Ilhan bertekad menyelesaikan berbagai persoalan masyarakat seperti ketidaksetaraan pendapatan, beban berat utang atau pinjaman biaya pendidikan tinggi, dan sistem hukum yang harus direformasi. Ia lalu aktif di berbagai kegiatan kampanye politik hingga akhirnya mencalonkan diri menjadi anggota DPRD Minnesota pada 2017. Ia berhasil menjadi anggota DPRD Minnesota saat itu.
“Saya menang bukan karena saya dari Somalia. Saya menang karena progresif. Rakyat menginginkan wakil yang progresif dan bisa mewakili kepentingan mereka,” kata Ilhan seperti dikutip the New Yorker, 15 Agustus 2018.
Tahun lalu, ia mencalonkan diri sebagai anggota DPR AS mewakili Minnesota. Perempuan berjilbab yang lahir di Mogadishu, Somalia, pada 1981 itu langsung menjadi incaran media. Sayangnya berita yang mereka tulis umumnya berkisar pada identitasnya saja. Mereka melupakan program-program kampanye yang Ilhan tawarkan.
Karena itu, tak ada jalan lain bagi Ilhan selain mengetuk satu per satu pintu rumah warga untuk mendekatkan diri. Ia memakai pendekatan “saya juga punya masalah yang sama”.
Bagi Ilhan, masyarakat butuh didengarkan dan wakil rakyat harus belajar mendengarkan keluhan atau aspirasi rakyat agar kebijakan yang dihasilkan sesuai kebutuhan rakyat.

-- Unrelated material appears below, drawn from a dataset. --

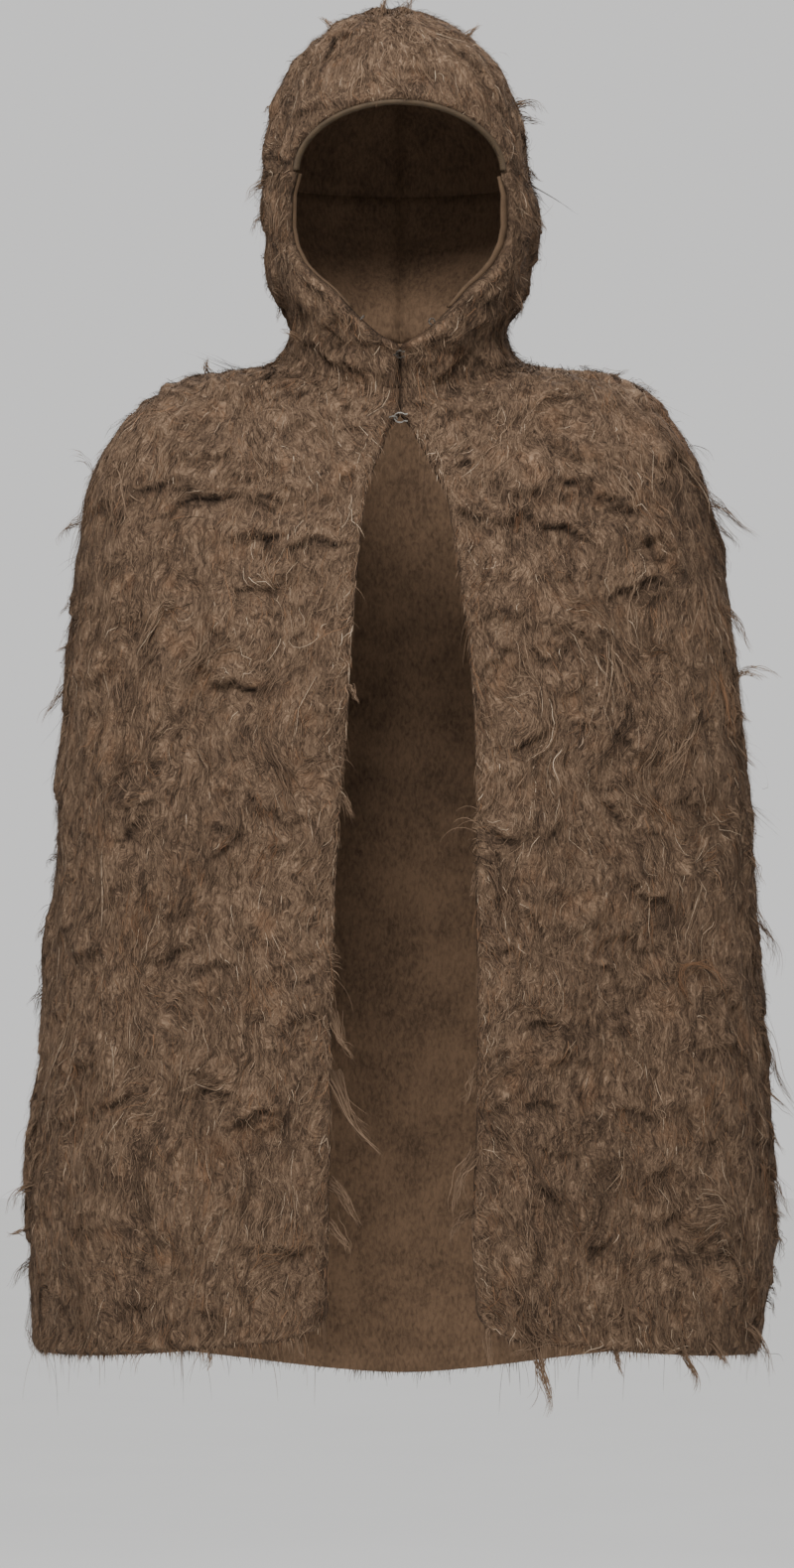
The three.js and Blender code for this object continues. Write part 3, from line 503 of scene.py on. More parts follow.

Lewat kerja keras dan kampanye yang cerdas, Ilhan berhasil menembus Kongres AS mewakili Minnesota.
Ilhan sering mengungkapkan ketidakpercayaannya pada segala capaian yang mengantarnya menjadi bagian dari wajah Kongres AS. “Saya sering mau mencubit tangan saya sendiri karena akhirnya bisa berada di sini,” kata Ilhan.
Ilhan Abdullahi Omar
Lahir: Mogadishu, Somalia, 4 Oktober 1981
Anak: 3
Pendidikan:
- BA dari North Dakota State University
Jabatan:
- Anggota Kongres (DPR) AS (mulai 3 Januari 2019)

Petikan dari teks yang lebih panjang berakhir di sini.